**Data lines**

[Begin]

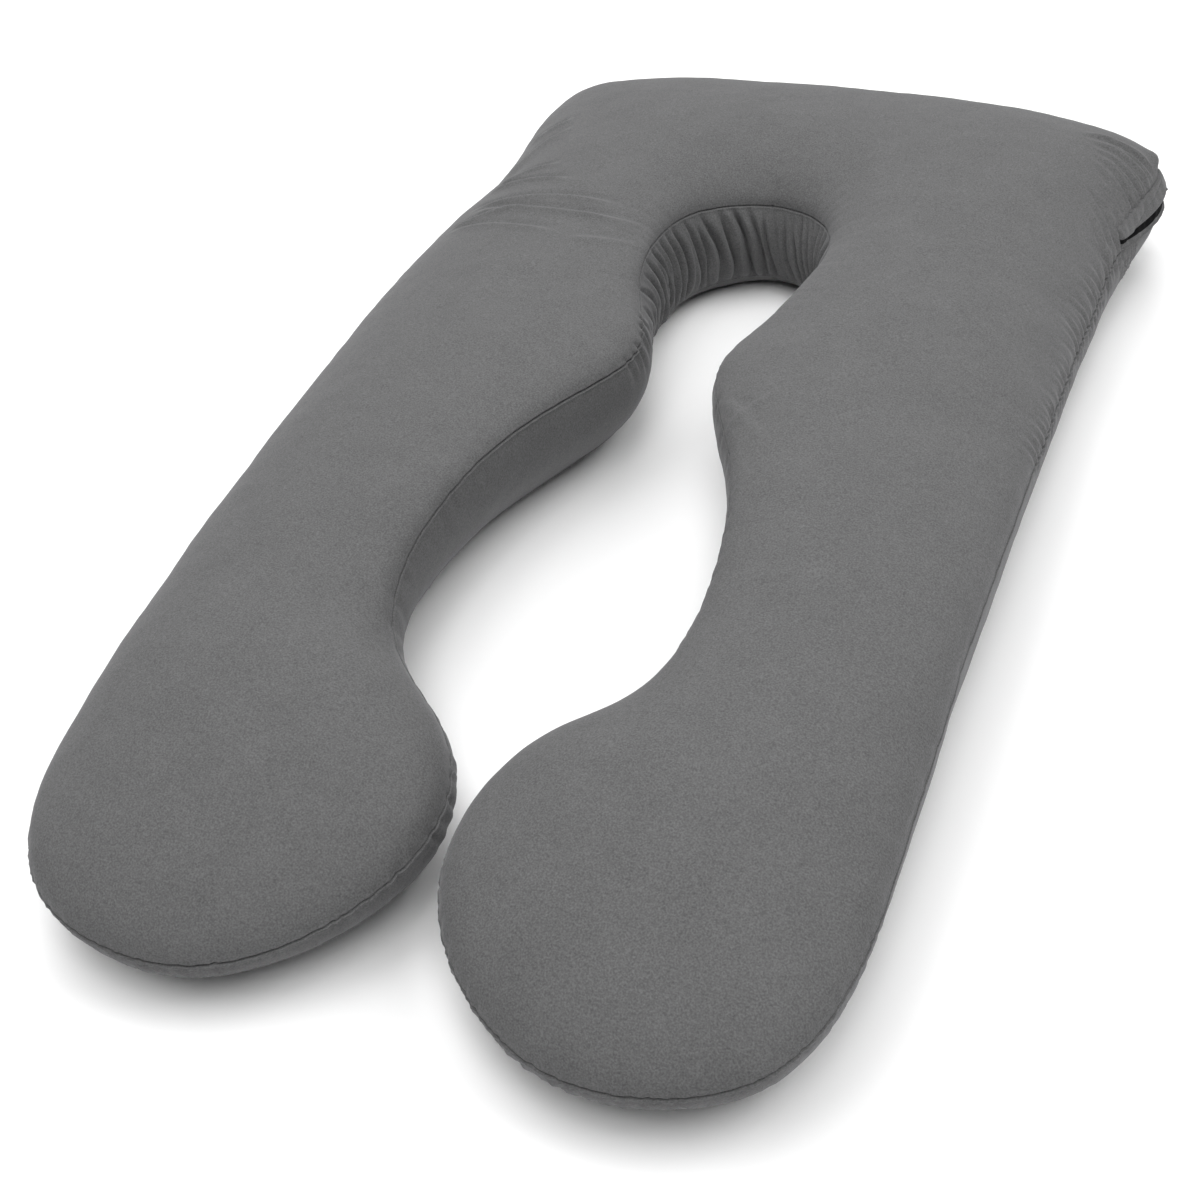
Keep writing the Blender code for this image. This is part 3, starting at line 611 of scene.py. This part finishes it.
def seam_rise(v, strength):
    """Height beside a seam at signed distances v above it."""
    groove = -SEAM_GROOVE * np.exp(-(v / SEAM_WIDTH) ** 2)
    below = SEAM_ROLL * np.exp(-((v + SEAM_ROLL_AWAY) / SEAM_ROLL_WIDTH) ** 2)
    above = UPPER_ROLL * np.exp(-((v - SEAM_ROLL_AWAY) / SEAM_ROLL_WIDTH) ** 2)
    return strength * (groove + below + above)


# ---- the opening, in distances above (+) and below (-) the top seam ----
OPENING_BEFORE = 0.096       # from the upper side's place round to the head corner
OPENING_AFTER = 0.068        # and towards the feet
# Borders of each band at its end towards the feet, its middle and its other end.
Band = namedtuple("Band", "piece node upper lower lift flare hem")
BANDS = (
    Band("opening_flap_hem", "opening_flap", (0.0262, 0.0127, 0.0020),
         (0.0125, -0.0090, -0.0158), 0.0010, 0.0040, 0.0002),
    Band("zip_tape", "zip_strip", (0.0140, -0.0080, -0.0185),
         (0.0075, -0.0200, -0.0340), 0.0004, 0.0004, 0.0),
    Band("opening_facing_fold", "opening_facing", (0.0100, -0.0172, -0.0290),
         (-0.0025, -0.0245, -0.0390), 0.0006, 0.0028, 0.0016),
)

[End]

**Aim of the task**
Produce the lines from the top of the listing through the "return strength *" line exactly as they appear, with no additional output.

**Result of the exercise**
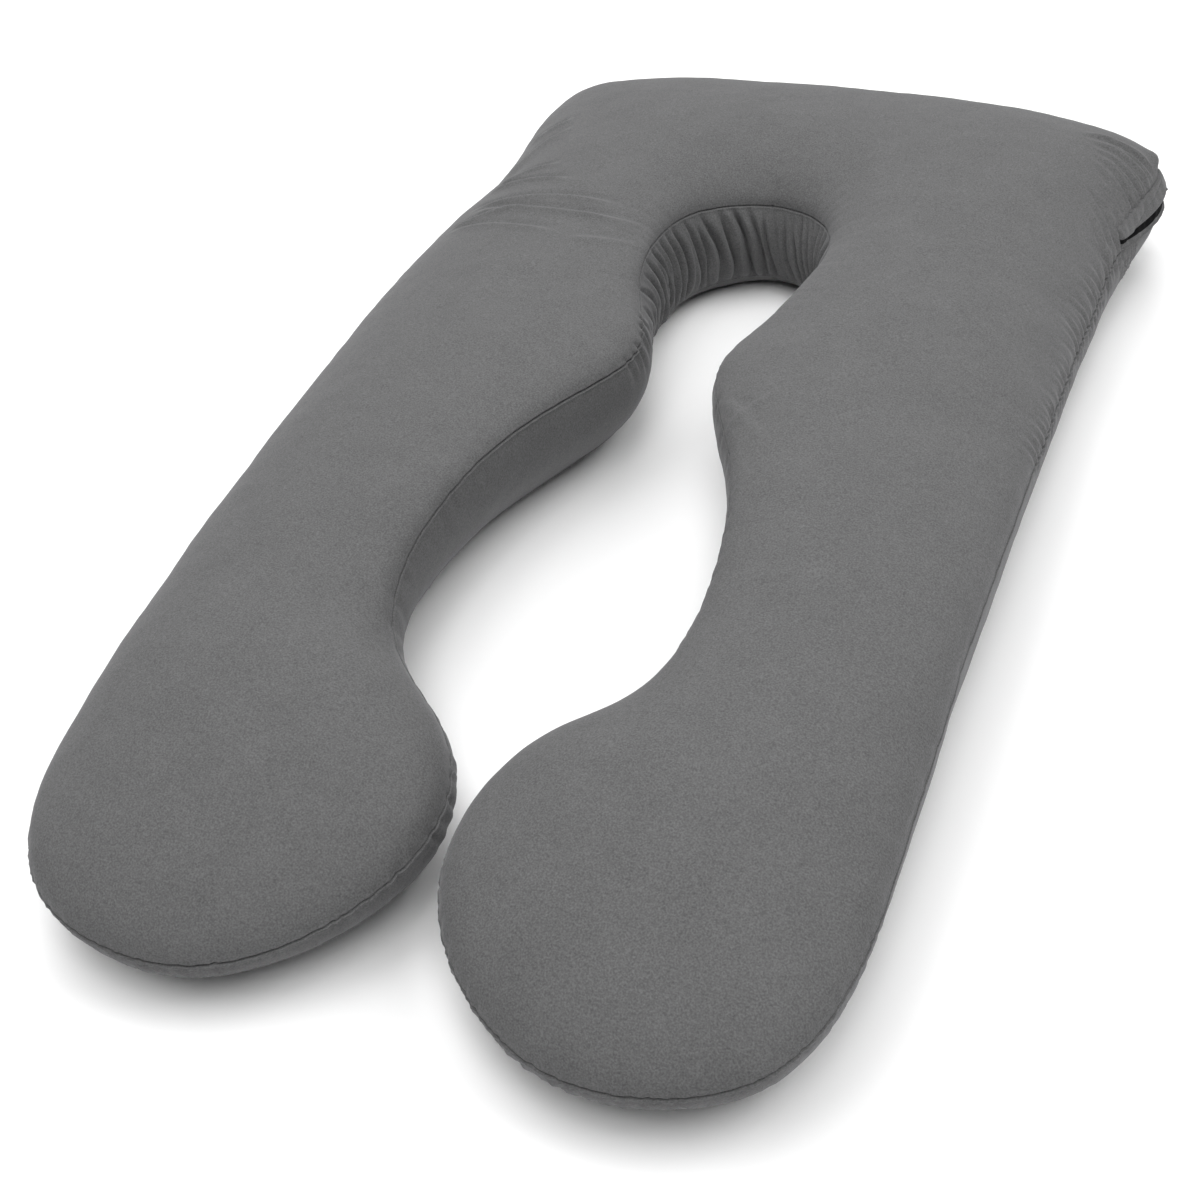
Keep writing the Blender code for this image. This is part 3, starting at line 611 of scene.py. This part finishes it.
def seam_rise(v, strength):
    """Height beside a seam at signed distances v above it."""
    groove = -SEAM_GROOVE * np.exp(-(v / SEAM_WIDTH) ** 2)
    below = SEAM_ROLL * np.exp(-((v + SEAM_ROLL_AWAY) / SEAM_ROLL_WIDTH) ** 2)
    above = UPPER_ROLL * np.exp(-((v - SEAM_ROLL_AWAY) / SEAM_ROLL_WIDTH) ** 2)
    return strength * (groove + below + above)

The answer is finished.